- Born: c. 1822 Witham, Essex
- Died: 14 August 1858 (aged 35-36) Faizabad, British India
- Allegiance: United Kingdom
- Branch: British Army
- Rank: Private
- Unit: Rifle Brigade
- Conflicts: Indian Mutiny
- Awards: Victoria Cross

= David Hawkes (VC) =

Recipient of the Victoria Cross

David Hawkes VC (c. 1822 – 14 August 1858) was an English recipient of the Victoria Cross, the highest and most prestigious award for gallantry in the face of the enemy that can be awarded to British and Imperial forces.

==Details==
Hawkes was 35 years old, from Witham, Essex and a private in the 2nd Battalion, The Rifle Brigade (Prince Consort's Own), British Army during the Indian Mutiny when the following deed took place at the Siege of Lucknow for which he, Henry Wilmot and William Nash were awarded the VC:

Rifle Brigade, 2nd Battalion.

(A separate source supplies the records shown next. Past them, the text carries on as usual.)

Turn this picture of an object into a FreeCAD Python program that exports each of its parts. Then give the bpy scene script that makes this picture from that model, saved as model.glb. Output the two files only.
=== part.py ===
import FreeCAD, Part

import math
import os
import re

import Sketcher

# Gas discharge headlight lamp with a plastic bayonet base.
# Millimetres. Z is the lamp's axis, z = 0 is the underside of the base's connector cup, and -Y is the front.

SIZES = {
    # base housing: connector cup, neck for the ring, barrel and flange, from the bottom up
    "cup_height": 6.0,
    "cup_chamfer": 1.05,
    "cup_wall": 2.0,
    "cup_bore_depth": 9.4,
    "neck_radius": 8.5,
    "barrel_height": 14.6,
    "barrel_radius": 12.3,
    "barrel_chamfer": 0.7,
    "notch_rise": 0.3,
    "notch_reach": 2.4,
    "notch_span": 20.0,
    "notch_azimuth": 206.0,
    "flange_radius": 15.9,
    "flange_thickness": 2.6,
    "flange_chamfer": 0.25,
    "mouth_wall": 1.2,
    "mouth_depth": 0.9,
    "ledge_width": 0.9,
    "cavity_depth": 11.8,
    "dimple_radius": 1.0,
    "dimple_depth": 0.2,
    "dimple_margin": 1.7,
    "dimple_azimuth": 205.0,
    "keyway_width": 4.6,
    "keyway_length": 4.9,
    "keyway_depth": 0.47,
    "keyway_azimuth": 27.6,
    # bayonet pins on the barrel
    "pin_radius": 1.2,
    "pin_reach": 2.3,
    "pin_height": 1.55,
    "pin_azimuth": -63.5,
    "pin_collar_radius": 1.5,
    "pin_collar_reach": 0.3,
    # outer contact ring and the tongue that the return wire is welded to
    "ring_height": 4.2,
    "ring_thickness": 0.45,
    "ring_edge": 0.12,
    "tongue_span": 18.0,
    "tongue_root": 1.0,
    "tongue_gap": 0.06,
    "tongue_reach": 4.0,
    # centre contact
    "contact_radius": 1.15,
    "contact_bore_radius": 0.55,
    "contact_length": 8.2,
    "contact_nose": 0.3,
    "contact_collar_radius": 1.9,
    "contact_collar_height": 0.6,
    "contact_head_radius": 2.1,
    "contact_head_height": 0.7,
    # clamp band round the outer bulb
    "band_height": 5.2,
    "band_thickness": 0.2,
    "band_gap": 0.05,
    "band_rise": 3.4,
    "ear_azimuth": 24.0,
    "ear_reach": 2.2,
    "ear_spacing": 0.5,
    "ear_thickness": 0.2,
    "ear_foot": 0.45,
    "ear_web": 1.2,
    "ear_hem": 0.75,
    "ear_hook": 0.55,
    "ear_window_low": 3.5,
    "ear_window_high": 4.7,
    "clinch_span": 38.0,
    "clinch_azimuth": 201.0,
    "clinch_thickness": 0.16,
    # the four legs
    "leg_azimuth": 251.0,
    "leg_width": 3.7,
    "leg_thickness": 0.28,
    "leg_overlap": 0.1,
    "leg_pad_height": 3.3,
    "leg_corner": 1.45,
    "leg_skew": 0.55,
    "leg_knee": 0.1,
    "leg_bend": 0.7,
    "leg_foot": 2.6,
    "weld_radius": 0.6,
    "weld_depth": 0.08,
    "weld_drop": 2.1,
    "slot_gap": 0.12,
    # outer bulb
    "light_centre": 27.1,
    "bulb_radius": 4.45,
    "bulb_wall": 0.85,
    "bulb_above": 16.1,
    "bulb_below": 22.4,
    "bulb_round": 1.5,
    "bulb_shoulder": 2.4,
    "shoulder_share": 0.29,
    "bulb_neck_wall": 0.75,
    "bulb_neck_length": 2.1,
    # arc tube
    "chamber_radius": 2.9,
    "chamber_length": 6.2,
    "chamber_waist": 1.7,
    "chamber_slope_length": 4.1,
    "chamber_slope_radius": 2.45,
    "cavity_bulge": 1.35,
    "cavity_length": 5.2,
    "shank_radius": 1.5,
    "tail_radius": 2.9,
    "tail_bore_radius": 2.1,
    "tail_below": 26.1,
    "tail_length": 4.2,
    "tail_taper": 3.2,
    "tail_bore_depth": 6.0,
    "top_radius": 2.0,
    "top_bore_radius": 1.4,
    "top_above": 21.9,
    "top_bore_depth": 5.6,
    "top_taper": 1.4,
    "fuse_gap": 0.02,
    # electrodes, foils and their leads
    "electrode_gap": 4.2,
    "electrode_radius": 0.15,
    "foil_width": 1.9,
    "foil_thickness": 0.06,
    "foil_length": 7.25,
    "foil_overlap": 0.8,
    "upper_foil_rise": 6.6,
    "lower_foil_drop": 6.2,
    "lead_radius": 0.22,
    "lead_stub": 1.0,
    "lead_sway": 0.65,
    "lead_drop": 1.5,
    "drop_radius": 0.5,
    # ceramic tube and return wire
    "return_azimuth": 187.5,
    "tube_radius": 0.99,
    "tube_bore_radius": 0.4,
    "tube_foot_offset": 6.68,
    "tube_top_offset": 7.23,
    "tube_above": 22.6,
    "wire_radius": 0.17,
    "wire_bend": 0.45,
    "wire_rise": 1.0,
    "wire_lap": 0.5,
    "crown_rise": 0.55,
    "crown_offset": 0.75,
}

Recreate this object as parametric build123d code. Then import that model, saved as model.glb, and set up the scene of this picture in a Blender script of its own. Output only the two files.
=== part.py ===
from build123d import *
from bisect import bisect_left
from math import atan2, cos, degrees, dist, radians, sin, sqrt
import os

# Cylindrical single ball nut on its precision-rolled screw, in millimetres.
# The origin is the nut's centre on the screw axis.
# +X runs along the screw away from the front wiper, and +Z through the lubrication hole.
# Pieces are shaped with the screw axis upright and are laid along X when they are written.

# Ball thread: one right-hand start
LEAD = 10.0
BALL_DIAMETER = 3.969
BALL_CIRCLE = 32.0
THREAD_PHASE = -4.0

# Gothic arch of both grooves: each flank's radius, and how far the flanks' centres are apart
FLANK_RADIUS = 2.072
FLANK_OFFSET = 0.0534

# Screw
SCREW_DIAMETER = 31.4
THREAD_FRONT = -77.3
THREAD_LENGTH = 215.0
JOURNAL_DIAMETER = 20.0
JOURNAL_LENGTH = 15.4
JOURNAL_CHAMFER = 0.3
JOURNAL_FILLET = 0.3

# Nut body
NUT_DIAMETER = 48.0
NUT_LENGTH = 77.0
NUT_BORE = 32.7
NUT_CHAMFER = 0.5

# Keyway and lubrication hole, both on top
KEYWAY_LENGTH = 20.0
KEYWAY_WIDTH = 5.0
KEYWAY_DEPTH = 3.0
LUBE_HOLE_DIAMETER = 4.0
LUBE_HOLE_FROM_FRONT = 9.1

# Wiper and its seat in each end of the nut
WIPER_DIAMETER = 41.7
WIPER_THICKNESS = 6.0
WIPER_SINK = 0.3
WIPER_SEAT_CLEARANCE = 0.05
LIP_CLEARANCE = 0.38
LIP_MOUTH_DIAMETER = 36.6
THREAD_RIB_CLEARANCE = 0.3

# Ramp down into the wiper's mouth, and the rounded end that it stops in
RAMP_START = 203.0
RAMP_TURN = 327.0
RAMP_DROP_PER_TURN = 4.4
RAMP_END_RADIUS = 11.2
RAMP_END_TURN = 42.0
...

Private David Hawkes

Date of Act of Bravery, 11th March, 1858

For conspicuous gallantry at Lucknow on the 11th March, 1858. Captain Wilmot's Company was engaged with a large body of the enemy, near the Iron Bridge. That officer found himself at the end of a street with only four of his men, opposed to a considerable body. One of the four was shot through both legs, and became utterly helpless, the two men lifted him up, and although Private Hawkes was severely wounded, he carried him for a considerable distance, exposed to the fire of the enemy, Captain Wilmot firing with the men's rifles, and covering the retreat of the party.
Despatch of Brigadier-General Walpole, C.B., dated 20th of March, 1858.

He was killed in action at Faizabad, British India, on 14 August 1858. As he was killed before he could hear news of the award of a VC (24 December 1858) it was decided to send his father William the award. His VC is located at The Fitzwilliam Museum in Cambridge.